(Work to complete)
Read through the data and report every line in which the word "Blender" occurs.

***** Data supplied

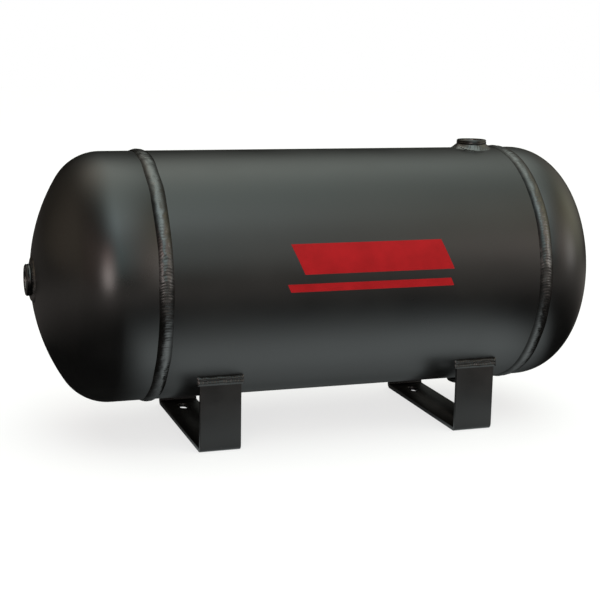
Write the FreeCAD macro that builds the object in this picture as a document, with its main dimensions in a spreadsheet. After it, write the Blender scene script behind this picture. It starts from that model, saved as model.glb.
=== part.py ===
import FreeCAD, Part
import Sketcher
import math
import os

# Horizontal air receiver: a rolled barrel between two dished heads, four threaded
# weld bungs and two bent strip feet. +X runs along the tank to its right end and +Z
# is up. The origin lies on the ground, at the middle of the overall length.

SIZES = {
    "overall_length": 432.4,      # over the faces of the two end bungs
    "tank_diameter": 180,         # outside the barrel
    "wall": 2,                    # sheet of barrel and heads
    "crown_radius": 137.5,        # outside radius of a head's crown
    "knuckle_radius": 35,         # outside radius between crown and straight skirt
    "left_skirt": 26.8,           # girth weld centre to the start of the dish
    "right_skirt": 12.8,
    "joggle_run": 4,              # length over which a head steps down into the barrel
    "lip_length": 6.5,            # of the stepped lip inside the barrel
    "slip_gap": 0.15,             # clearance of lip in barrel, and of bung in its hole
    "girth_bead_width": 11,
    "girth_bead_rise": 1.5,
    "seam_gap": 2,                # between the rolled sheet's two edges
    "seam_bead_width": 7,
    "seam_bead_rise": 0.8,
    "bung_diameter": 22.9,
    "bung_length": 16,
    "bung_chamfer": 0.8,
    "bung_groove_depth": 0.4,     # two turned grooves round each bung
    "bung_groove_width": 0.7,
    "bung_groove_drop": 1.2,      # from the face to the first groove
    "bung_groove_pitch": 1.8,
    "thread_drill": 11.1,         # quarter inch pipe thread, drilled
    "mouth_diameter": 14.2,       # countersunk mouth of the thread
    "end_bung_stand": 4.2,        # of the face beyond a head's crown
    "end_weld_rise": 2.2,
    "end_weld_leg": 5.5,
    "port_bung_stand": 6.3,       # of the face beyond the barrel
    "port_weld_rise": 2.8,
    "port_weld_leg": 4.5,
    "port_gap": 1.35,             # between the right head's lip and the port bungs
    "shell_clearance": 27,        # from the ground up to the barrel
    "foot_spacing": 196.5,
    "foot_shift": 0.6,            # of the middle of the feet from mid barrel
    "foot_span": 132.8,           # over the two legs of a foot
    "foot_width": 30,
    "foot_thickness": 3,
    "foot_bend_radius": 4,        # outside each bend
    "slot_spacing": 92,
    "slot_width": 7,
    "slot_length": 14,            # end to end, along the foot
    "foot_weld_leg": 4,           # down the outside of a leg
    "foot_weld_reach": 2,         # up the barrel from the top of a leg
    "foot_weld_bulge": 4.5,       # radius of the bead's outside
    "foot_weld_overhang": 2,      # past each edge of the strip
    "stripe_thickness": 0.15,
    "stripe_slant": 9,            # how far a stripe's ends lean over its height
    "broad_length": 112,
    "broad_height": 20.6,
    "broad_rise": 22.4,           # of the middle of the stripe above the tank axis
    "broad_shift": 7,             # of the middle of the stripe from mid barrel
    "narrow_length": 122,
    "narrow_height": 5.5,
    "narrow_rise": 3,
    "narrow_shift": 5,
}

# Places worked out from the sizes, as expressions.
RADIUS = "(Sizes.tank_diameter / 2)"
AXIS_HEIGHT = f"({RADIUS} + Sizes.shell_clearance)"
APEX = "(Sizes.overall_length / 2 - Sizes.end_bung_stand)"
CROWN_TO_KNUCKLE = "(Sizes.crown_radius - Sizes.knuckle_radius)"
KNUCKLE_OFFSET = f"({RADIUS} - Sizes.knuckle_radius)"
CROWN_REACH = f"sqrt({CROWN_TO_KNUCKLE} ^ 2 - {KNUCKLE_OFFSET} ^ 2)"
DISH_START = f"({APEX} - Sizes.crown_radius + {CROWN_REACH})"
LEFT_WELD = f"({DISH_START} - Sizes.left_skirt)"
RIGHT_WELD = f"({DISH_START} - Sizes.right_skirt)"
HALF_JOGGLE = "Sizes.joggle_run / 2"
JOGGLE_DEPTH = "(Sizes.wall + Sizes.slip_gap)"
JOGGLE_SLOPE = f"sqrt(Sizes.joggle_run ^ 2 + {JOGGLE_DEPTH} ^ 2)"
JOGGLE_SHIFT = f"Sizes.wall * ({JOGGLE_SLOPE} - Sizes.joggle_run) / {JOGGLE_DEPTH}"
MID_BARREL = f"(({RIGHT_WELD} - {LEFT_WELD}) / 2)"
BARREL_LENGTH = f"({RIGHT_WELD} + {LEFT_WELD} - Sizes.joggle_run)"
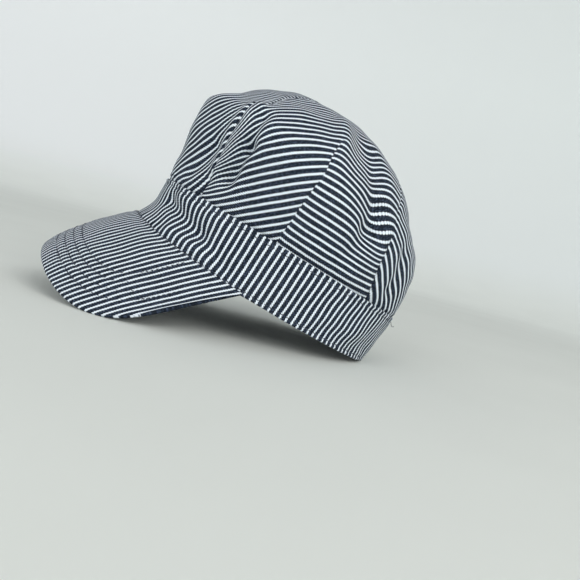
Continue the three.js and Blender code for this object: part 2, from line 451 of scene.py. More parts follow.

**********

(Solution)
Write the FreeCAD macro that builds the object in this picture as a document, with its main dimensions in a spreadsheet. After it, write the Blender scene script behind this picture. It starts from that model, saved as model.glb.
Continue the three.js and Blender code for this object: part 2, from line 451 of scene.py. More parts follow.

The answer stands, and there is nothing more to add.